Slashdot Mirror


Ask Slashdot: What's The Best Way To Backup Large Amounts Of Personal Data? (foxdeploy.com)

An anonymous Slashdot reader has "approximately two terabytes of photos, currently sitting on two 4-terabyte 'Intel Rapid Storage' RAID 1 disks." But now they're considering three alternatives after moving to a new PC: a) Keep these exactly as they are... The current configuration is OK, but it's a pain if a RAID re-sync is needed as it takes a long time to check four terabytes.

b) Move to "Storage Spaces". I've not used Storage Spaces before, but reports seem to show it's good... It's a Good Thing that the disks are 100% identical and removable and readable separately. Downside? Unknown territory.

c) Break the RAID, and set up the second disk as a file-copied backup... [This] would lose a (small) amount of resilience, but wouldn't suffer from the RAID-sync issues, ideally a Mac-like "TimeMachine" backup would handle file histories.

Any recommendations?

This is also a good time to share your experiences with Storage Spaces, so leave your answers in the comments. What's the best way to backup large amounts of personal data?

21 of 366 comments (clear)

  1. Commit it to memory! by danomac · · Score: 4, Interesting

    Memorize it! Just don't take any head injuries or you won't remember anything.

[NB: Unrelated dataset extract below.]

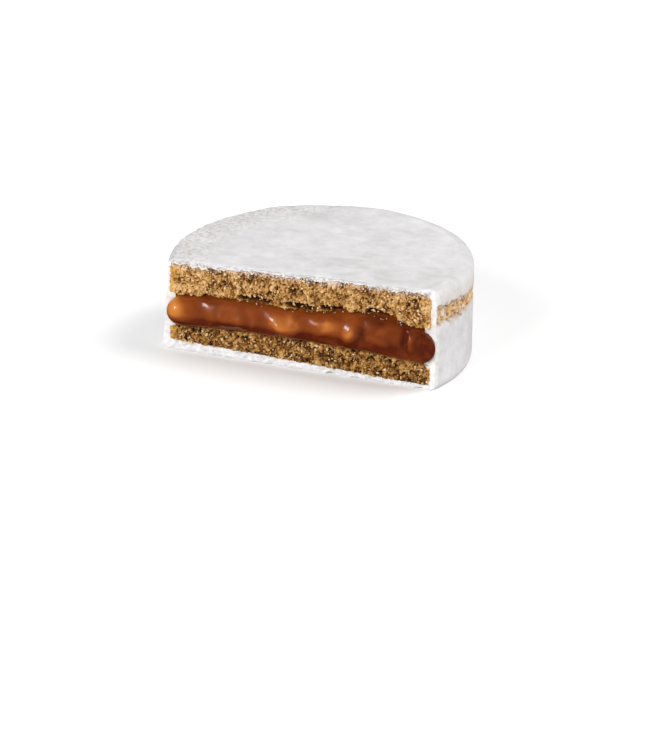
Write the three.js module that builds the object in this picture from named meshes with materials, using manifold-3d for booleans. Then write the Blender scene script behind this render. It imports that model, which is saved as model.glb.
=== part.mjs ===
// An iced alfajor with one side cut away: two round biscuits joined by caramel filling, in a white sugar coat.
// Millimetres, +Z up. +X runs along the cut, which faces -Y, and the origin is at the middle of the bottom of
// the box round the whole piece.

import * as THREE from 'three';
import { mergeVertices } from 'three/addons/utils/BufferGeometryUtils.js';
import Module from 'manifold-3d';

// Driving dimensions of the whole cookie.
const COOKIE_RADIUS = 32.5; // outside of the coat
const COOKIE_HEIGHT = 21; // outside of the coat, on the axis
const CUT_FROM_AXIS = 11.5; // the cut leaves more than half of the disc

// The coat of sugar icing.
const COAT_SIDE = 1.3;
const COAT_TOP = 1.0;
const COAT_BOTTOM = 1.5;
const COAT_TOP_ROUNDING = 1.8;
const COAT_BOTTOM_ROUNDING = 0.8;
const COAT_FOOT_FLARE = 0.5; // icing that ran down stands out this far at the left foot

// The layers inside it.
const LOWER_BISCUIT_TOP = 6.8; // height above the bottom of the coat, on the axis
const UPPER_BISCUIT_UNDERSIDE = 13.7;
const BISCUIT_ROUNDING = 1.6;
const BISCUIT_SHIFT = -0.2; // the biscuits sit this far off the coat's axis along X
const FILLING_INSET = 0.9; // the filling stops this far inside the biscuits' rim
const FILLING_ROUNDING = 1.2;
const LAYER_GAP = 0.3; // clearance between neighbouring pieces

// How uneven the cookie is.
const TOP_LEAN = 0.75; // the top is this much higher at the right rim than on the axis
const BOTTOM_COAT_LEAN = 0.75; // the bottom coat is this much thinner at the right rim
const BISCUIT_DOME = 1.4; // the lower biscuit falls this much from its middle to its rim
const REAR_SAG = 1.6; // the upper biscuit's underside is this much lower behind the axis
const OUTLINE_WOBBLE = 0.25;
const SURFACE_WAVE = 0.25;

// The filling pressed out of the cut.
const BULGE_REACH = 2.0; // how far it stands in front of the cut
const BULGE_LAP = 0.4; // how far it laps over each biscuit's cut edge
const BULGE_LUMP = 0.35; // size of its lumps
const BULGE_ROUND_ENDS = 3.4; // length of each rounded end

// The bare patch on the right of the wall, where the upper biscuit shows through the coat.
const PATCH_HEIGHT = 3.6;
const PATCH_DEPTH = 5.0; // radial size, centred on the coat's wall
const PATCH_FRONT_LEVEL = 16.9; // height of its middle at its front end
const PATCH_BACK_LEVEL = 13.0; // and at its back end
const PATCH_FRONT_ANGLE = THREE.MathUtils.degToRad(-18); // from +X towards +Y
const PATCH_BACK_ANGLE = THREE.MathUtils.degToRad(30);

// How finely the curved shapes are divided.
const DISC_SEGMENTS = 48;
const FACE_RINGS = 4;
const RIM_STEPS = 4;
const BULGE_STATIONS = 26;
const BULGE_SIDES = 14;
const PATCH_SIDES = 18;
const PATCH_RINGS = 10;

const BISCUIT_RADIUS = COOKIE_RADIUS - COAT_SIDE;
const CUT_Y = -CUT_FROM_AXIS;
const HALF_CUT = Math.sqrt(COOKIE_RADIUS ** 2 - CUT_FROM_AXIS ** 2);
const CUTTER_SIZE = 4 * COOKIE_RADIUS;

const wasm = await Module();
wasm.setup();

// --- uneven surfaces: each gives a height for a place on the cookie -------------------------------------

function bump(position, middle, width) {
  return Math.exp(-(((position - middle) / width) ** 2));
}

function gentleWave(x, y) {
  return SURFACE_WAVE * Math.sin(0.21 * x + 0.6) * Math.cos(0.17 * y + 0.4);
}

function coatTop(x, y) {
  return COOKIE_HEIGHT + (TOP_LEAN * x) / COOKIE_RADIUS + 0.6 * gentleWave(x, y);
}

function coatBottom() {
  return 0;
}

function lowerBiscuitBottom(x) {
  return COAT_BOTTOM - (BOTTOM_COAT_LEAN * x) / COOKIE_RADIUS;
}

function lowerBiscuitTop(x, y) {
  return LOWER_BISCUIT_TOP - BISCUIT_DOME * ((x * x + y * y) / COOKIE_RADIUS ** 2) + gentleWave(x, y);
}

function upperBiscuitUnderside(x, y) {
  const dipAtLeft = -1.1 * bump(x, -27, 10);
  const riseAtRight = 1.2 * bump(x, 14, 8);
  const sag = REAR_SAG * THREE.MathUtils.smoothstep(y, CUT_Y, COOKIE_RADIUS / 2);
  return UPPER_BISCUIT_UNDERSIDE + dipAtLeft + riseAtRight - sag + gentleWave(y, x);
}

function upperBiscuitTop(x, y) {
  return coatTop(x, y) - COAT_TOP;
}

// --- solids ----------------------------------------------------------------------------------------------

function toSolid(geometry) {
  const bare = geometry.clone();
  bare.deleteAttribute('normal');
  bare.deleteAttribute('uv');
  const merged = mergeVertices(bare, 1e-4);
  return new wasm.Manifold(
    new wasm.Mesh({
      numProp: 3,
      vertProperties: merged.attributes.position.array,
      triVerts: new Uint32Array(merged.index.array),
    }),
  );
}

function toGeometry(solid) {
  const made = solid.getMesh();
  const geometry = new THREE.BufferGeometry();
  geometry.setAttribute('position', new THREE.BufferAttribute(made.vertProperties.slice(), 3));
  geometry.setIndex(new THREE.BufferAttribute(made.triVerts.slice(), 1));
  geometry.computeVertexNormals();
  return geometry;
}

// Moves every vertex of a geometry to where the function puts it.
function warp(geometry, place) {
  const position = geometry.attributes.position;
  const point = new THREE.Vector3();
  for (let i = 0; i < position.count; i += 1) {
    point.fromBufferAttribute(position, i);
    place(point);
    position.setXYZ(i, point.x, point.y, point.z);
  }
  return geometry;
}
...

    More seriously, back up to hard drives is the only viable option. Then make sure you have more than one backup drive and store one at some other site. Relative maybe?

    Cloud options with that kind of storage would take forever to upload. And I've heard of people having stuff randomly go missing on their cloud service, not the entire contents, but a file here and there. I'm not so sure that's a good option.

    For storing on-site you can get a fire rated media safe, but they can be quite a bit more expensive than a regular safe.

    1. Re:Commit it to memory! by danomac · · Score: 4, Informative

      In addition, I forgot the 3-2-1 backup principle. 3 copies of data, on at least 2 different types of media, and 1 copy off-site.

  2. Come the fuck on by Anonymous Coward · · Score: 5, Insightful

    2 Terabytes is nothing.

    Here's how you do this:

    10 You buy an external hard disk that is 4 Terabytes or larger, and USB 3.0.
    20 Copy the fucking files to that thing.

    You're done. Now you have two copies: one on whatever bad idea you have as your main drive, and the other on a physically separate drive.

    Not good enough? GOTO 10

    1. Re:Come the fuck on by spire3661 · · Score: 3, Insightful

      You forgot checksumming and verification after transfer.....You have something on the other drive after the transfer, you wont know what until you verify it.

      --
      Good-bye
    2. Re:Come the fuck on by AmiMoJo · · Score: 4, Informative

      Bad idea, because it requires on-going effort. Most people will forget, or get lazy.

      For most people encrypted online backup is the best option. I use Spideroak (I took up the unlimited space special offer, about £100/year), but there are others. It's automatic, happens constantly in background. I've got over 4TB on Spideroak, only took a few months to upload. Obviously you need a reasonable upload speed and no/high data caps.

      --
      const int one = 65536; (Silvermoon, Texture.cs)
      SJW, n: "Someone I don't like, and by the way I'm a fuckwit" - AC
    3. Re:Come the fuck on by joe_frisch · · Score: 4, Insightful

      Agreed! The minor changes I would make (and do for my own few TB of files).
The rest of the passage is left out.